As I was passing by the Chapel of the Carmelites, I saw several blind Men, some led, some groping the Way with their Sticks, going into the Chapel. I had the curiosity to know the Reason; I no sooner enter'd the Door, but was surprized to see such a number of those unfortunate People, all kneeling before the Altar, some kissing the Ground, others holding up their Heads, crying out Misericordia. I was informed 'twas Saint Lucy's Day, the Patroness of the Blind; therefore all who were able, came upon that Day to pay their Devotion: So I left them, and directed my Course towards the King's Palace.
When I came to the outward Court, I met with a Spanish Gentleman of my Acquaintance, and we went into the Piazza's; whilst we were talking there, I saw several Gentlemen passing by having Badges on their Breasts; some white, some red, and others green: My Friend informed me that there were five Orders of Knighthood in Spain. That of the Golden Fleece was only given to great Princes, but the other four to private Gentlemen, viz. That of Saint Jago, Alacantara, Saint Salvador de Montreal, and Monteza.
He likewise told me, that there were above ninety Places of Grandees, but never filled up; who have the Privilege of being cover'd in the Presence of the King, and are distinguished into three Ranks. The first is of those who cover themselves before they speak to the King. The second are those who put on their Hats after they have begun to speak. The third are those who only put on their Hats, having spoke to him. The Ladies of the Grandees have also great Respect show'd them. The Queen rises up when they enter the Chamber, and offers them Cushions.

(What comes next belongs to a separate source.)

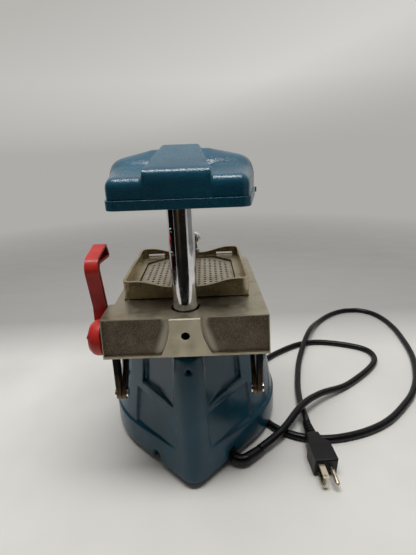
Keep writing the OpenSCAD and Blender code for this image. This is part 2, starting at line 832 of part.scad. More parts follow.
module friction_plunger() {
    color([0.12, 0.12, 0.13])
    from_post()
    translate([0, post_d / 2 + 0.1, plunger_z])
        rotate([-90, 0, 0])
            difference() {
                union() {
                    cylinder(d = plunger_d - 2.2, h = 5, $fn = 40);
                    translate([0, 0, 3]) cylinder(d = plunger_d - 0.2, h = 7, $fn = 40);
                }
                translate([0, 0, 7]) cylinder(d = 4, h = 5, $fn = 6);
            }
}

// Rounded square
module soft_square(w, d, r) {
    for (x = [-1, 1], y = [-1, 1])
        translate([x * (w / 2 - r), y * (d / 2 - r)]) circle(r = r, $fn = 48);
    square([w - 2 * r, d], center = true);
    square([w, d - 2 * r], center = true);
}

// Line of the front and rear rims: full height at the corners, dipped between
module dip_outline() {
    steps = 14;
    side = [for (i = [0 : steps]) let (t = i / steps)
        [dip_half - (dip_half - dip_flat) * t, rim_z - rim_dip * (1 - cos(180 * t)) / 2]];
    polygon(concat([[dip_half, rim_z + 5]], side,
                   [for (i = [steps : -1 : 0]) [-side[i][0], side[i][1]]], [[-dip_half, rim_z + 5]]));
}

module clamp_frame() {
    wall_h = rim_z - frame_under;
    slot_z = floor_z + 0.6;
    color([0.66, 0.64, 0.57])
    from_post()
    difference() {
        union() {
            translate([0, sheet_y, frame_under]) linear_extrude(wall_h)
                soft_square(frame_w, frame_d, corner_r);
            translate([lug_x, lug_y, floor_z - 3]) cylinder(r = lug_r, h = 6, $fn = 48);
            translate([lug_x - lug_r, lug_y, floor_z - 3]) cube([2 * lug_r, 10, 6]);
            for (s = [-1, 1]) mirror([s > 0 ? 0 : 1, 0, 0])
                translate([leg_x, leg_y, 0]) {
                    translate([0, -leg_w / 2, leg_z]) cube([leg_t, leg_w, frame_under - leg_z + 1]);
                    translate([0, 0, leg_z]) rotate([0, 90, 0]) cylinder(d = leg_w + 2, h = leg_t, $fn = 48);
                }
        }
        translate([0, sheet_y, floor_z])
            linear_extrude(30) soft_square(frame_w - 2 * rim_t, frame_d - 2 * rim_t, corner_r - rim_t);
        translate([0, sheet_y, frame_under - cut])
            linear_extrude(30) cut_square(opening_w, platform_cut - 0.8);
        difference() {
            translate([0, sheet_y, frame_under - cut])
                linear_extrude(floor_z - frame_floor_t - frame_under + cut)
                    soft_square(frame_w - 2 * rim_t, frame_d - 2 * rim_t, corner_r - rim_t);
            for (s = [-1, 1])
                translate([s * (leg_x + leg_t / 2) - 5, leg_y - leg_w / 2 - 4, 0]) cube([10, leg_w + 6, 300]);
        }
        translate([0, 0, 0]) rotate([90, 0, 0]) linear_extrude(300) dip_outline();
        for (s = [-1, 1])
            translate([s * 47 - 11, -frame_back - frame_d - cut, slot_z]) cube([22, rim_t + 2 * cut, 2.6]);
        translate([lug_x, lug_y, frame_under]) cylinder(d = stud_d + 2 * run_gap, h = 40, $fn = 48);
        for (s = [-1, 1])
            translate([s * (leg_x + leg_t / 2), leg_y, leg_z]) rotate([0, 90, 0])
                cylinder(d = 5 + 2 * open_gap, h = 20, center = true, $fn = 48);
    }
}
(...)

No married Man except the King lies in the Palace, for all the Women who live there are Widows, or Maids of Honour to the Queen. I saw the Prince of Asturia's Dinner carried through the Court up to him, being guarded by four Gentlemen of the Guards, one before, another behind, and one on each Side, with their Carbines shoulder'd; the Queen's came next, and the King's the last, guarded as before, for they always dine separately. I observed that the Gentlemen of the Guards, though not on Duty, yet they are obliged to wear their Carbine Belts.